For me, trying to de-center whiteness is still an ongoing process. Not whiteness as a race, but whiteness as an apparatus, and what it does to your psyche, to your body, to your dreams, or soul. It’s about reprogramming your mind so that it no longer dictates the way that you live your life. Once you do that, so many possibilities open up, about who you can be, what you can do, and how you can live your life. That's what I'm striving for; for myself, and for my communities.

It's still very hard, and even now there are so many areas of my life that need a profound reboot, especially that inner voice that is self-bullying. I'm trying to control my mind and a have a de-colonial approach in everything that I do, the way I love, think, and feel.

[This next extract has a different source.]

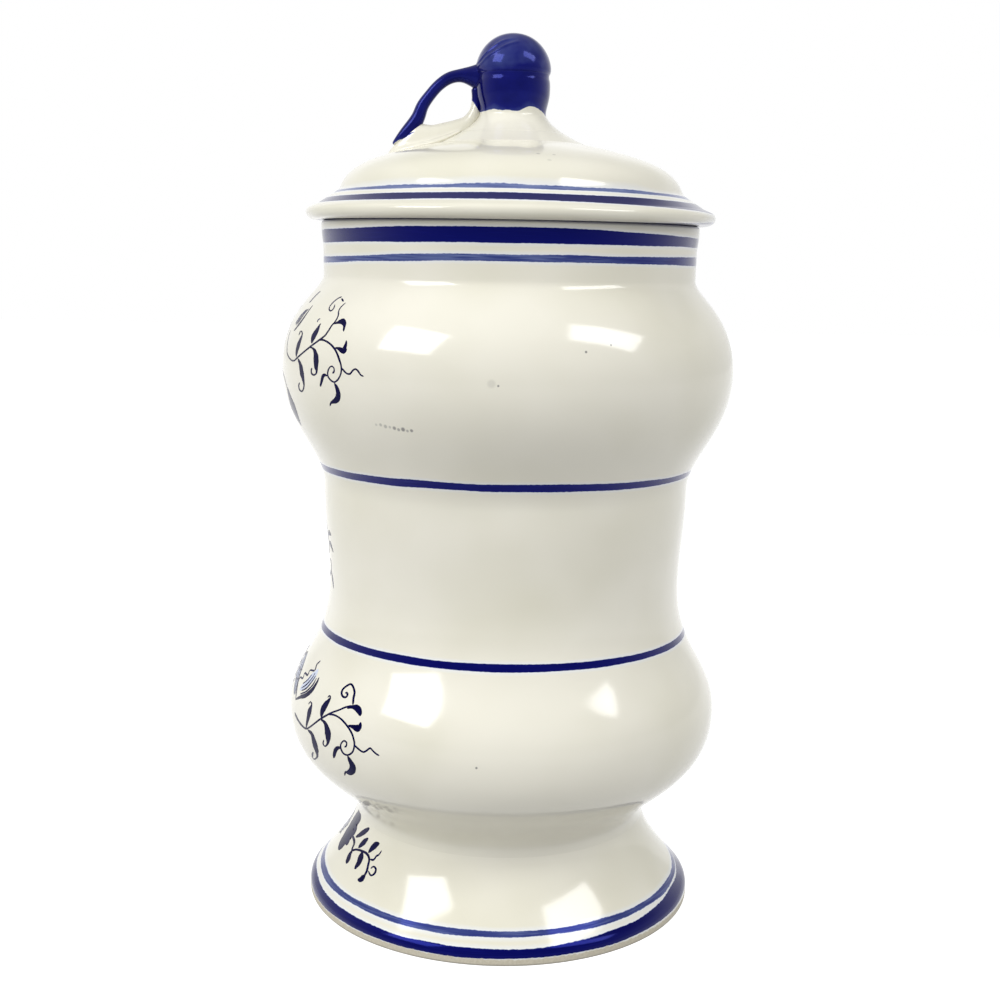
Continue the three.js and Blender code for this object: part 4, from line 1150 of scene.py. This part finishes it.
class COOKIEJAR_OT_stage(bpy.types.Operator):
    """Set the pale floor, two softboxes, the room light and the camera"""

    bl_idname = "cookiejar.stage"
    bl_label = "Studio"

    def execute(self, context):
        scene, studio = context.scene, context.scene.studio
        start_piece()
        bpy.ops.mesh.primitive_plane_add(size=8, location=(0, 0, 0))
        floor = bpy.context.object
        floor.name = "paper_sweep"
        floor.data.materials.append(floor_finish())

        for name, power, azimuth, rise, roll, size_x, size_y in (
            ("left_softbox", studio.left, -55, 35.5, 0, 1.5, 1.22),
            ("right_softbox", studio.right, 60, 42, -40, 1.7, 0.9),
        ):
            across, up = math.radians(azimuth), math.radians(rise)
            way = Vector((math.cos(up) * math.cos(across), math.cos(up) * math.sin(across), math.sin(up)))
            bpy.ops.object.light_add(type="AREA", location=LAMP_TARGET + way * LAMP_DISTANCE)
            lamp = bpy.context.object
            lamp.name = name
            lamp.rotation_euler = (way.to_track_quat("Z", "Y") @ Quaternion((0, 0, 1), math.radians(roll))).to_euler()
            lamp.data.shape = "RECTANGLE"
            lamp.data.size = size_x
            lamp.data.size_y = size_y
            lamp.data.energy = power

        world = bpy.data.worlds.new("White studio")
        world.use_nodes = True
        world.node_tree.nodes.clear()
        tree = world.node_tree
        way = add(tree, "TexCoord").outputs["Generated"]
        facing = add(tree, "VectorMath", {0: way, 1: BRIGHT_SIDE}, operation="DOT_PRODUCT").outputs[1]
        inputs = {"Value": facing, "From Min": -1.0, "To Min": 0.25 * studio.room, "To Max": 1.9 * studio.room}
        room = add(tree, "MapRange", inputs)
        # The room is brighter overhead, and the white backdrop ends 20 to 40 degrees up
        upward = add(tree, "SeparateXYZ", {0: way}).outputs[2]
        overhead = add(tree, "MapRange", {"Value": upward, "From Max": 0.8, "To Min": 0.5, "To Max": 1.5})
        room = add(tree, "Math", {0: room, 1: overhead}, operation="MULTIPLY")
        low = add(tree, "MapRange", {"Value": upward, "From Min": 0.34, "From Max": 0.64, "To Min": 1.0, "To Max": 0.0})
        seen = add(tree, "Math", {0: backdrop_rays(tree), 1: low}, operation="MULTIPLY")
        strength = add(tree, "Mix", {0: seen, 2: room, 3: 1.0})
        light = add(tree, "Background", {0: (1, 1, 1, 1), 1: strength})
        add(tree, "OutputWorld", {0: light})
        scene.world = world

        yaw, pitch, roll = (math.radians(v) for v in CAMERA_TURN)
        forward = Vector((-math.cos(yaw) * math.cos(pitch), math.sin(yaw) * math.cos(pitch), -math.sin(pitch)))
        level = Vector((math.sin(yaw), math.cos(yaw), 0))
        upright = level.cross(forward)
        right = level * math.cos(roll) + upright * math.sin(roll)
        up = upright * math.cos(roll) - level * math.sin(roll)
        turn = Matrix((right, up, -forward)).transposed().to_4x4()
        bpy.ops.object.camera_add()
        camera = bpy.context.object
        camera.name = "camera"
        camera.matrix_world = Matrix.Translation(CAMERA_PLACE) @ turn
        camera.data.lens = CAMERA_LENS
        camera.data.sensor_width = 36
        camera.data.clip_start = 0.02
        scene.camera = camera
        scene.view_settings.view_transform = "Standard"
        return {"FINISHED"}


class COOKIEJAR_PT_panel(bpy.types.Panel):
    """The jar's sizes and the steps that build it"""

    bl_label = "Cookie jar"
    bl_space_type = "VIEW_3D"
    bl_region_type = "UI"
    bl_category = "Cookie jar"

    def draw(self, context):
        for heading, group in (
            ("Jar", context.scene.jar_sizes),
            ("Lid", context.scene.lid_sizes),
            ("Knob", context.scene.knob_sizes),
            ("Glazes", context.scene.glazes),
            ("Studio", context.scene.studio),
        ):
            box = self.layout.box()
            box.label(text=heading)
            for key in group.__annotations__:
                box.prop(group, key)
        for step in STEPS:
            self.layout.operator(step.bl_idname)


GROUPS = {"jar_sizes": JarSizes, "lid_sizes": LidSizes, "knob_sizes": KnobSizes, "glazes": Glazes, "studio": Studio}
STEPS = (
    COOKIEJAR_OT_foot,
    COOKIEJAR_OT_body,
    COOKIEJAR_OT_lid,
    COOKIEJAR_OT_bud,
    COOKIEJAR_OT_twig,
    COOKIEJAR_OT_brushwork,
    COOKIEJAR_OT_stage,
)


def register():
    for cls in (*GROUPS.values(), *STEPS, COOKIEJAR_PT_panel):
        bpy.utils.register_class(cls)
    for name, group in GROUPS.items():
        setattr(bpy.types.Scene, name, PointerProperty(type=group))


def unregister():
    for name in GROUPS:
        delattr(bpy.types.Scene, name)
    for cls in reversed((*GROUPS.values(), *STEPS, COOKIEJAR_PT_panel)):
        bpy.utils.unregister_class(cls)


def main():
    register()
    bpy.ops.cookiejar.foot()
    bpy.ops.cookiejar.body()
    bpy.ops.cookiejar.lid()
    bpy.ops.cookiejar.bud()
    bpy.ops.cookiejar.twig()
    bpy.ops.cookiejar.brushwork()
    bpy.ops.cookiejar.stage()


if __name__ == "__main__":
    main()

The industry is very much a mess and we are contributing to that mess while we are trying to subvert these mechanisms of exclusion and erasure by occupying space. Yet that makes us complicit in a system that we despise. It's tricky.

It is tricky and I'm always conflicted. While it's hard, it needs to be a collective effort to curtail elitism and convenient inclusion. There’s this new wave of self-identified liberals with lofty ideas, but when they're in action, they don't know how to remove themselves from the position of power or being in control of resources, and placing value on you.

I'm so honored to be in conversation with you Tabita, and to meet you on this platform and talk about these issues and our work. A huge part of decolonization is actually showing up with our bodies, our minds, and our ideas, to places that have historically shut us out—to prompt change for the future. I am far from a first generation American. I am a descendent of Kentucky slaves and pioneering black business owners in North Carolina. I represent my ancestors proudly in every space I occupy.

I'm hoping that the conversation illuminated some things for you.

Yes. When it comes down to it, we have to dare—to have the courage—to imagine another reality for ourselves, and everyone else. How can we be together, and what does that togetherness look like and feel like? When you imagine, you create pathways for things to shift and manifest.